Pages

Kamis, 19 September 2024

Marotibul Qiro’ah

 Marotibul Qiro’ah

Tingkatan Tempo Bacaan Al Qur’an

 

Dalam membaca tentu ada tempo dari yang cepat hingga yang pelan ataupun lambat. Begitupun dalam membaca Al-Qur'an sudah tentu  tidak terlepas hubungannya dengan masalah tempo ini'. Ada empat tingkatan (tempo) yang telah disepakati oleh ahli tajwid, yaitu:

 

1.     At-Tartil  ( اَلتَرْتِيْلُ )

 "Yaitu: Membaca dengan pelan dan tenang mengeluarkan setiap huruf dari makhrajnya dengan memberikan sifat-sifat yang dimilikinya, baik asli maupun baru datang (hukum-hukumnya) serta memperhatikan makna (ayat)"

Membaca dengan pelan dan tenang maksudnya tidak tergopoh-gopoh namun tidak pula terseret-seret. Huruf diucapkan satu persatu dengan jelas dan tepat menurut makhrajnya dan sifatnya.  kuran panjang pendeknya terpelihara dengan baik serta berusaha mengerti kandungan maknanya.

 

2.     Al-Hadr  ( اَلْحَدْرُ )

“Yaitu : membaca dengan cepat tetapi menjaga hukum-hukumnya”

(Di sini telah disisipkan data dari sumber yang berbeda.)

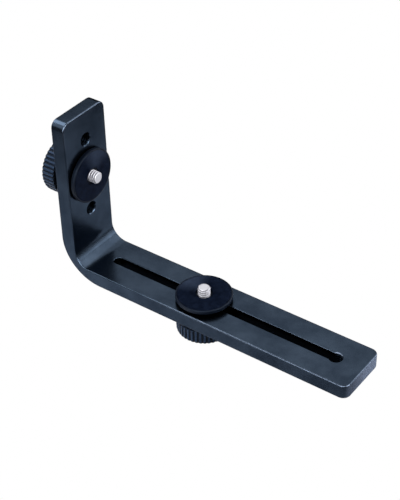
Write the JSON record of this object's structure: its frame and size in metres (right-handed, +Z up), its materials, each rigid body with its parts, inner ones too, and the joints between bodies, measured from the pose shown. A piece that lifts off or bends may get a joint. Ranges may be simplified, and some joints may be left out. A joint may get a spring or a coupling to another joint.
{
  "type": "camera bracket",
  "caption": "L-shaped camera bracket: slotted flat bar bent upright, with captive thumbscrews that carry a camera and a light.",
  "frame": {"origin": "under the middle of the whole bracket, level with the outer face of the slot thumbscrew's knob", "axes": "+X along the long arm away from the upright, +Y across the bar, +Z up the upright"},
  "size_m": [0.1756, 0.03, 0.0988],
  "materials": {
    "anodised_bar": "satin black anodised",
    "moulded_plastic": "fine moulded texture, black",
    "plated_steel": "bright nickel plate on a rolled thread",
    "nylon_washer": "smooth black nylon",
    "rubber_facing": "matt black rubber"
  },
  "bodies": {
    "bar": {"bracket_bar": "anodised_bar"},
    "slot_washer": {"slot_screw_friction_washer": "nylon_washer"},
    "slot_screw": {"slot_screw_knob": "moulded_plastic", "slot_screw_stud": "plated_steel"},
    "slot_disc": {"slot_screw_lock_disc": "moulded_plastic", "slot_screw_rubber_facing": "rubber_facing"},
    "upright_washer": {"upright_screw_friction_washer": "nylon_washer"},
    "upright_screw": {"upright_screw_knob": "moulded_plastic", "upright_screw_stud": "plated_steel"},
    "upright_disc": {"upright_screw_lock_disc": "moulded_plastic", "upright_screw_rubber_facing": "rubber_facing"}
  },
  "joints": [
    {"name": "slot_screw_travel", "type": "slide", "parent": "bar", "child": "slot_washer", "axis": [1, 0, 0], "range_m": [-0.05, 0.074]},
    {"name": "slot_screw_turn", "type": "hinge", "parent": "slot_washer", "child": "slot_screw", "pos_m": [-0.00095, 0, 0.0099], "axis": [0, 0, 1], "continuous": true},
    {"name": "slot_disc_along_thread", "type": "slide", "parent": "slot_screw", "child": "slot_disc", "axis": [0, 0, 1], "range_m": [0, 0.0028]},
    {"name": "upright_screw_play", "type": "slide", "parent": "bar", "child": "upright_washer", "axis": [1, 0, 0], "range_m": [-0.0005, 0.0008]},
    {"name": "upright_screw_turn", "type": "hinge", "parent": "upright_washer", "child": "upright_screw", "pos_m": [-0.07695, 0, 0.0639], "axis": [1, 0, 0], "continuous": true},
    {"name": "upright_disc_along_thread", "type": "slide", "parent": "upright_screw", "child": "upright_disc", "axis": [1, 0, 0], "range_m": [0, 0.0028]}
  ]
}
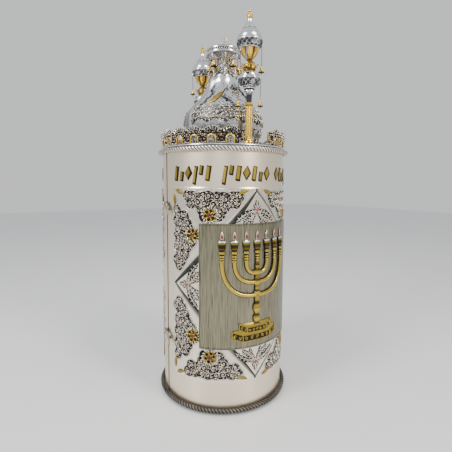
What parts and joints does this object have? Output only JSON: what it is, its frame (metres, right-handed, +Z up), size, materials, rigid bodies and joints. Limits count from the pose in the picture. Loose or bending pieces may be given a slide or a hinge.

Perlu diingat yang dimaksud cepat disini adalah dengan menggunakan ukuran terpendek dalam  batas peraturantajwid, jadi bukannya keluardari peraturan sebagaimana yang banyak kita jumpai pada acara Tahlilan, Yasinan, atau Shalat Tarawih. Karena bacaan cepat yang keluar dari peraturan ini cenderung merusak ketentuan membaca Al-Qur'an sebagaimana yang telah diajarkan oleh  Rasulullah saw.

 

3.     At-Tadwir   ( اَلتَدْوِيْرُ )

"Yaitu : Tingkat pertengahan antara tartil dan hadr"

Bacaan at-tadwir ini lebih dikenal dengan bacaan sedang tidak terlalu cepat juga tidak terlalu pelan, tetapi pertengahan antara keduanya.

 

4.     At-Tahqiq  ( اَلتَحْقِيْقُ )

"Yaitu: Membaca seperti halnya tartil tetapi lebih tenang dan perlahan-lahan”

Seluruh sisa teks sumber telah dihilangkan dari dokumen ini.